Eduardo Mendoza es uno de los escritores que mejor representa las contradicciones del mundo literario, ese ecosistema tan particular lleno de egos revueltos, como decía Juan Cruz. La primera contradicción es que no está en la Real Academia. Qué contrariedad. Lo cierto es que no le pega. Ha dicho muchas veces que qué pinta él en una institución que limpia, fija y da esplendor. Supongo que Mendoza, irreverente e irónico, no estaría a gusto en un lugar con tantos corsés filológicos. O puede que sea una impostura. No lo sé. Por eso me gusta Mendoza, porque no es lo que parece. O al menos eso me parece a mí, valga el pleonasmo (qué querrá decir eso de pleonasmo).
La siguiente contradicción es que, no estando en el sanctasanctórum de las lenguas hispánicas, está omnipresente en los libros de texto y manuales de literatura. De nuevo la paradoja: es como si el escritor más canónico no cupiera en los altares institucionales (es cierto que recibió el Premio Cervantes en 2016, que no es poco). En todos los libros de texto que estudian nuestros púberes aparece Mendoza como el referente de la literatura de la Transición, o desde la Transición, o como quiera que se llame a esa nueva literatura que se alejaba del realismo y formalismo en blanco y negro del tardofranquismo. La verdad sobre el caso Savolta, según dicen los que saben, inauguró un tiempo nuevo en la literatura española, si es que podemos llamar un tiempo nuevo a escribir novelas con planteamiento, nudo y desenlace. De dónde vendríamos para que se llamara nuevo a lo que era tan antiguo como contar una historia como se ha hecho siempre.
A pesar de su estilo atildado y su porte de dandi posmoderno, Eduardo Mendoza es una rara avis en las letras españolas, siempre tan dadas a la solemnidad. Es quizás la prueba más evidente de que el humor no casa bien con los altares literarios de los sillones académicos. Un poco de humor sí, pero mucho ya no.

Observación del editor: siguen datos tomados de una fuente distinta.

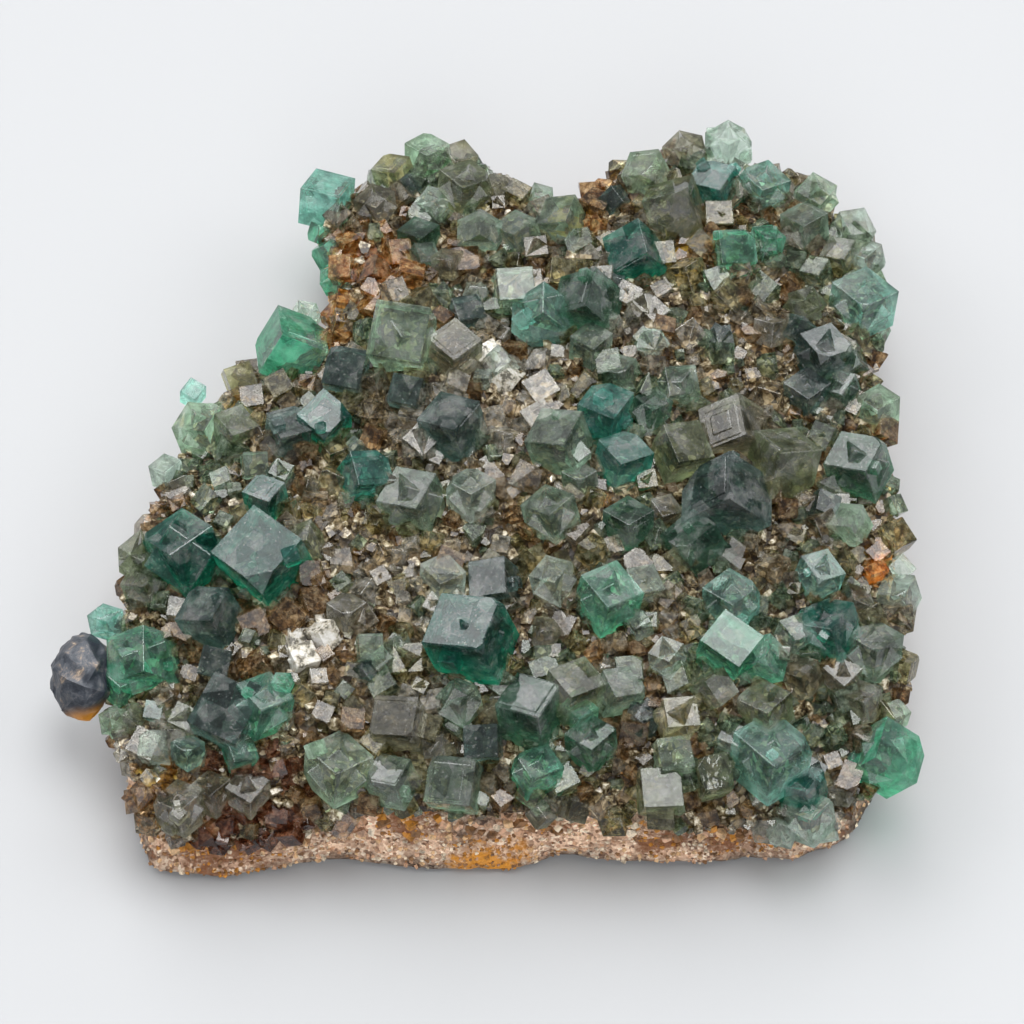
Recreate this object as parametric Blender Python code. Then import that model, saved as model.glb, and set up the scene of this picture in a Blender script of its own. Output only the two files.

O al menos de un tiempo a esta parte, porque a los que se ríen con El Quijote o Quevedo no les hace ni pizca de gracia el humor contemporáneo, tan falto de enjundia y entendimiento, según dicen. Ya se sabe que nadie es profeta en su tierra. Ni en su tiempo, por añadidura. Y sin embargo Mendoza ha sido el único, o casi, que ha logrado colarse por los vericuetos de la literatura con mayúscula y gozar del respeto de la crítica a pesar de escribir novelas humorísticas. Aunque no es solo eso: es la sátira que se escurre entre las líneas serias, el chispazo inesperado que aparece escondido en mitad de un párrafo. Su humor es como ese amigo que habla poco y de pronto hace un comentario sarcástico o mordaz, fino, sentencioso, y se hace el silencio. Ni siquiera Sin noticias de Gurb, aquella serie por encargo que terminó siendo un best-seller (con perdón), es una novela solo humorística. Uno la lee y se ríe y casi al mismo tiempo tiene la impresión de que le están contando algo que trasciende la risa. Puede que Mendoza haga realidad el aforismo de que el sentido del humor es una cosa muy seria.
Mendoza es raro hasta por su capacidad de ser polémico con elegancia. Si a algún otro escritor se le ocurre decir que Kafka era un mal escritor o que la promoción de la lectura le importa un bledo, como ha dicho él con esa serenidad tan meditada, las lenguas del buenismo prenderían como el coloso en llamas. No recuerdo ahora que tuvieran demasiada notoriedad pública. Claro que para que tengan notoriedad las declaraciones de un escritor tiene que darse una conjunción astral. Tampoco nos rasguemos las vestiduras: a los escritores nadie les hace caso. El tiempo de los intelectuales se ha evaporado con la locuacidad frívola de los influencers y los opinadores profesionales.
Termino recordando una anécdota que le escuché hace tiempo: Mendoza está esperando con unos zapatos en la mano en la cola de la caja de unos grandes almacenes. De pronto se fija en que, en la cola de al lado, una señora está esperando también para pagar con un libro suyo entre los brazos. Lo normal, quizás, sería henchirse de ego, esperar con el pecho como un palomo a que la señora lo mire y lo reconozca. Pero en vez de eso se pregunta: ¿cuántas señoras con un libro mío tendrían que pasar por esa cola para que yo pueda pagarme estos zapatos? Cómo funciona el mercado literario resumido en tres líneas. Eso sí que es realismo. Lo que no sé es si tiene mucha gracia.